AS newspaper companies across the developed world took a beating in the past few years, those in one rich country merely shrugged. Japanese newspapers are by far the worlds biggest: Yomiuri sells 10m copies each morning and another 3.6m in the evening. Newspapers enjoy such close ties with politicians and companies that news in Japan does not so much break as ooze. Yet the giants are teetering.
The problem is not circulation, which has held up well thanks to a distinctive system of distribution. Virtually all Japanese newspapers are delivered by agents who work on commission, frequently turning up on doorsteps to collect money. People carry on buying newspapers in Japan for the same reason they keep paying for gym memberships elsewhere: pushy salesmen. Between 1999 and 2009 the combined circulation of morning and evening papers in Japan fell by just 6.3%, according to Nihon Shimbun Kyokai , the newspaper publishers association. By contrast, American newspapers lost 10.6% of their paying readers between 2008 and 2009.

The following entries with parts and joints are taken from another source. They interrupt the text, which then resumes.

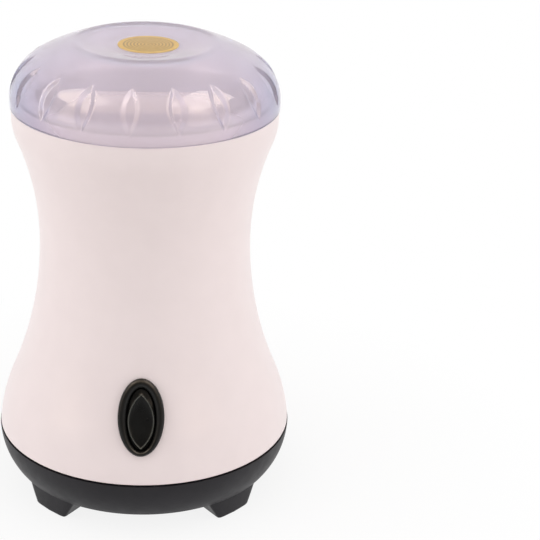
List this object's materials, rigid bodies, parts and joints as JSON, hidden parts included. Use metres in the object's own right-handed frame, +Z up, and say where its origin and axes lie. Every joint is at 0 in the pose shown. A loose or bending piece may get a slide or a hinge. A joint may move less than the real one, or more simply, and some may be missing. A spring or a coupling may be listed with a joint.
{
  "type": "electric spice grinder",
  "caption": "Blade grinder with a waisted housing, clear fluted lid over a steel bowl, spinning blade on a motor, and a push button on the front.",
  "frame": {"origin": "centre of the footprint on the surface that the feet stand on, under the motor's axis", "axes": "+Z up along the motor's axis, -Y to the front with the push button, +X to the right seen from the front"},
  "size_m": [0.1064, 0.1064, 0.1652],
  "materials": {
    "housing_white": "glossy moulded ABS",
    "base_grey": "fine-textured dark grey plastic",
    "lid_clear": "clear polished plastic with a faint lavender tint",
    "sticker_yellow": "printed film with a darker border",
    "button_black": "satin black plastic",
    "bowl_steel": "polished stainless steel",
    "blade_steel": "ground stainless steel",
    "screw_steel": "zinc-plated steel",
    "shaft_steel": "ground steel",
    "rubber_black": "matt rubber",
    "rubber_grey": "matt silicone rubber",
    "bracket_alloy": "cast alloy",
    "bracket_plastic": "glass-filled nylon",
    "bushing_plastic": "unfilled acetal",
    "lamination": "stacked electrical steel",
    "copper": "enamelled copper wire",
    "commutator_copper": "turned copper",
    "carbon": "carbon block",
    "brass": "plain brass",
    "bronze": "sintered bronze",
    "fan_white": "natural nylon",
    "lead_brown": "soft PVC sleeve",
    "crimp_white": "nylon",
    "plunger_red": "moulded plastic"
  },
  "bodies": {
    "casing": {"housing": "housing_white", "base": "base_grey", "base_screws": "screw_steel", "cord_gland": "rubber_black", "grinding_bowl": "bowl_steel", "bowl_gasket": "rubber_grey", "bowl_damper": "rubber_grey", "shaft_bushing": "bushing_plastic", "bushing_nut": "screw_steel", "shaft_seal": "rubber_black", "stator_core": "lamination", "field_coils": "copper", "upper_bracket": "bracket_alloy", "lower_bracket": "bracket_plastic", "upper_bearing": "shaft_steel", "lower_bearing": "bronze", "brush_holders": "brass", "carbon_brushes": "carbon", "brush_springs": "brass", "motor_bolts": "screw_steel", "motor_mounts": "rubber_black", "mount_screws": "screw_steel", "button_bezel": "button_black", "button_spring": "screw_steel", "switch_body": "bracket_plastic", "switch_terminals": "brass", "switch_screws": "screw_steel", "lead_wires": "lead_brown", "crimp_caps": "crimp_white"},
    "lid": {"lid": "lid_clear", "lid_sticker": "sticker_yellow"},
    "rotor": {"motor_shaft": "shaft_steel", "armature_core": "lamination", "armature_winding": "copper", "commutator": "commutator_copper", "cooling_fan": "fan_white", "blade_spacer": "brass", "blade": "blade_steel", "blade_washer": "screw_steel", "blade_nut": "screw_steel"},
    "button": {"button": "button_black"},
    "plunger": {"switch_plunger": "plunger_red"}
  },
  "joints": [
    {"name": "lid_lift", "type": "slide", "parent": "casing", "child": "lid", "axis": [0, 0, 1], "range_m": [0, 0.06]},
    {"name": "rotor_spin", "type": "hinge", "parent": "casing", "child": "rotor", "pos_m": [0, 0, 0.07], "axis": [0, 0, 1], "continuous": true},
    {"name": "button_press", "type": "slide", "parent": "casing", "child": "button", "axis": [0, 0.9449, -0.3274], "range_m": [0, 0.0022], "stiffness_N_per_m": 350, "springref_m": -0.004, "deforming": ["button_spring"]},
    {"name": "plunger_travel", "type": "slide", "parent": "casing", "child": "plunger", "axis": [0, 0.9449, -0.3274], "range_m": [0, 0.0022]}
  ],
  "couplings": [
    {"joint": "plunger_travel", "follows": "button_press", "ratio": 1}
  ]
}
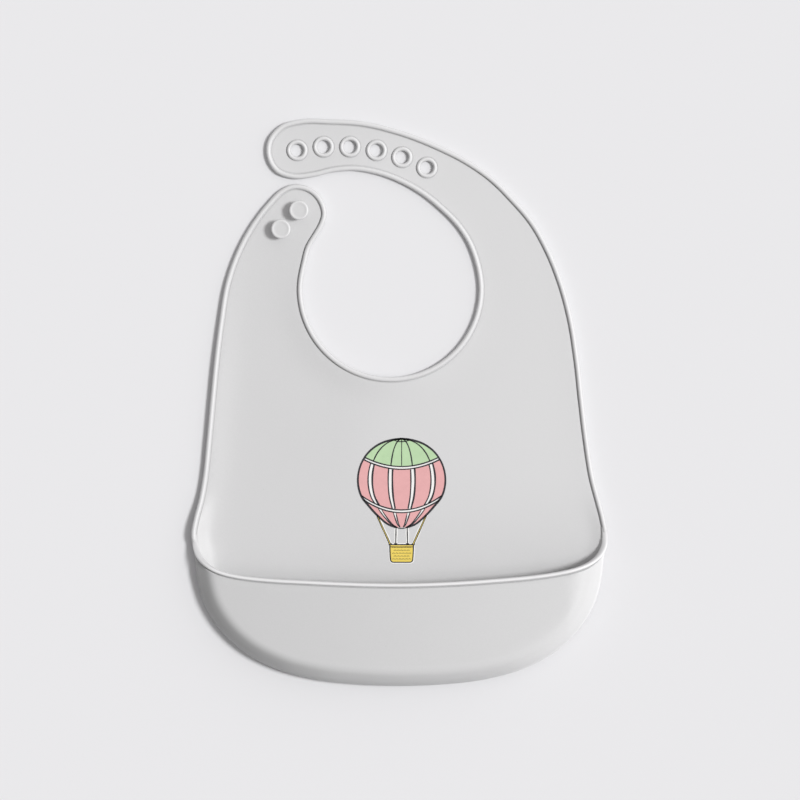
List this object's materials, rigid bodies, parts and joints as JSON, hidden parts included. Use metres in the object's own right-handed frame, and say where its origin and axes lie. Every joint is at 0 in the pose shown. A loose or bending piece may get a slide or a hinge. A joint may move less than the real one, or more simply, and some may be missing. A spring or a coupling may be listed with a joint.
{
  "type": "silicone bib",
  "caption": "Flexible waterproof baby bib: flat chest panel with a raised edge bead, scooped crumb-catching pocket, and a neck strap closed by studs in collared holes.",
  "frame": {"origin": "centre of the outline's width and length, on the flat back face", "axes": "+Y from the pocket towards the neck straps, +Z out of the printed front, +X towards the side that carries the long strap"},
  "size_m": [0.2246, 0.306, 0.0194],
  "materials": {
    "silicone": "matte pale grey food-grade silicone, fine moulded grain",
    "ink_dark": "matte printed ink",
    "ink_pink": "matte printed ink",
    "ink_cream": "matte printed ink",
    "ink_green": "matte printed ink",
    "ink_yellow": "matte printed ink"
  },
  "bodies": {
    "chest": {"front_panel": "silicone", "chest_fold_web": "silicone", "pocket_wall": "silicone", "pocket_lip": "silicone", "print_outline": "ink_dark", "print_pink": "ink_pink", "print_cream": "ink_cream", "print_green": "ink_green", "print_basket": "ink_yellow"},
    "pocket_face": {"pocket_front": "silicone"},
    "yoke": {"neck_yoke": "silicone", "long_strap_root_web": "silicone", "short_strap_root_web": "silicone"},
    "long_shoulder": {"long_strap_shoulder": "silicone", "long_strap_side_web": "silicone"},
    "long_side": {"long_strap_side": "silicone", "long_strap_band_web": "silicone"},
    "long_band": {"long_strap_band": "silicone", "band_eyelets": "silicone", "long_strap_tip_web": "silicone"},
    "long_tip": {"long_strap_tip": "silicone", "tip_eyelets": "silicone"},
    "short_shoulder": {"short_strap_shoulder": "silicone", "short_strap_tip_web": "silicone"},
    "short_tip": {"short_strap_tip": "silicone", "upper_stud": "silicone", "lower_stud": "silicone"}
  },
  "joints": [
    {"name": "chest_fold", "type": "hinge", "parent": "chest", "child": "yoke", "pos_m": [0, -0.002, 0.0015], "axis": [1, 0, 0], "range_deg": [-75, 135], "deforming": ["chest_fold_web"]},
    {"name": "long_strap_wrap", "type": "hinge", "parent": "yoke", "child": "long_shoulder", "pos_m": [0.0655, 0.062, 0.0015], "axis": [0.9994, 0.0349, 0], "range_deg": [-40, 15], "deforming": ["long_strap_root_web"]},
    {"name": "long_strap_side_bend", "type": "hinge", "parent": "long_shoulder", "child": "long_side", "pos_m": [0.0465, 0.1005, 0.0015], "axis": [0.8387, 0.5446, 0], "range_deg": [-37, 14], "deforming": ["long_strap_side_web"]},
    {"name": "long_strap_band_bend", "type": "hinge", "parent": "long_side", "child": "long_band", "pos_m": [0.027, 0.12, 0.0015], "axis": [0.5736, 0.8192, 0], "range_deg": [-33, 13], "deforming": ["long_strap_band_web"]},
    {"name": "long_strap_tip_bend", "type": "hinge", "parent": "long_band", "child": "long_tip", "pos_m": [-0.01955, 0.13675, 0.0015], "axis": [0.1219, 0.9925, 0], "range_deg": [-21, 8], "deforming": ["long_strap_tip_web"]},
    {"name": "short_strap_wrap", "type": "hinge", "parent": "yoke", "child": "short_shoulder", "pos_m": [-0.073, 0.06, 0.0015], "axis": [0.9994, -0.0349, 0], "range_deg": [-50, 20], "deforming": ["short_strap_root_web"]},
    {"name": "short_strap_tip_bend", "type": "hinge", "parent": "short_shoulder", "child": "short_tip", "pos_m": [-0.068, 0.0825, 0.0015], "axis": [0.9063, -0.4226, 0], "range_deg": [-41, 17], "deforming": ["short_strap_tip_web"]},
    {"name": "pocket_press", "type": "slide", "parent": "chest", "child": "pocket_face", "axis": [0, 0, -1], "range_m": [0, 0.011], "deforming": ["pocket_wall", "pocket_lip"]}
  ],
  "couplings": [
    {"joint": "long_strap_side_bend", "follows": "long_strap_wrap", "ratio": 0.9},
    {"joint": "long_strap_band_bend", "follows": "long_strap_wrap", "ratio": 0.8},
    {"joint": "long_strap_tip_bend", "follows": "long_strap_wrap", "ratio": 0.5},
    {"joint": "short_strap_tip_bend", "follows": "short_strap_wrap", "ratio": 0.8}
  ]
}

Yet the population of newspaper readers is ageing. Young people are less likely to read newspapers than their elders. Nor do they appear to be growing into the habit as they age, says Takashi Kasuya, an executive at Asahi, the second-biggest newspaper. Although Japanese newspapers have been careful not to put all their articles online free of charge, a generation has decided that the news it obtains from television, mobile phones and the internet is enough. The young have also come to dislike newspapers clutter.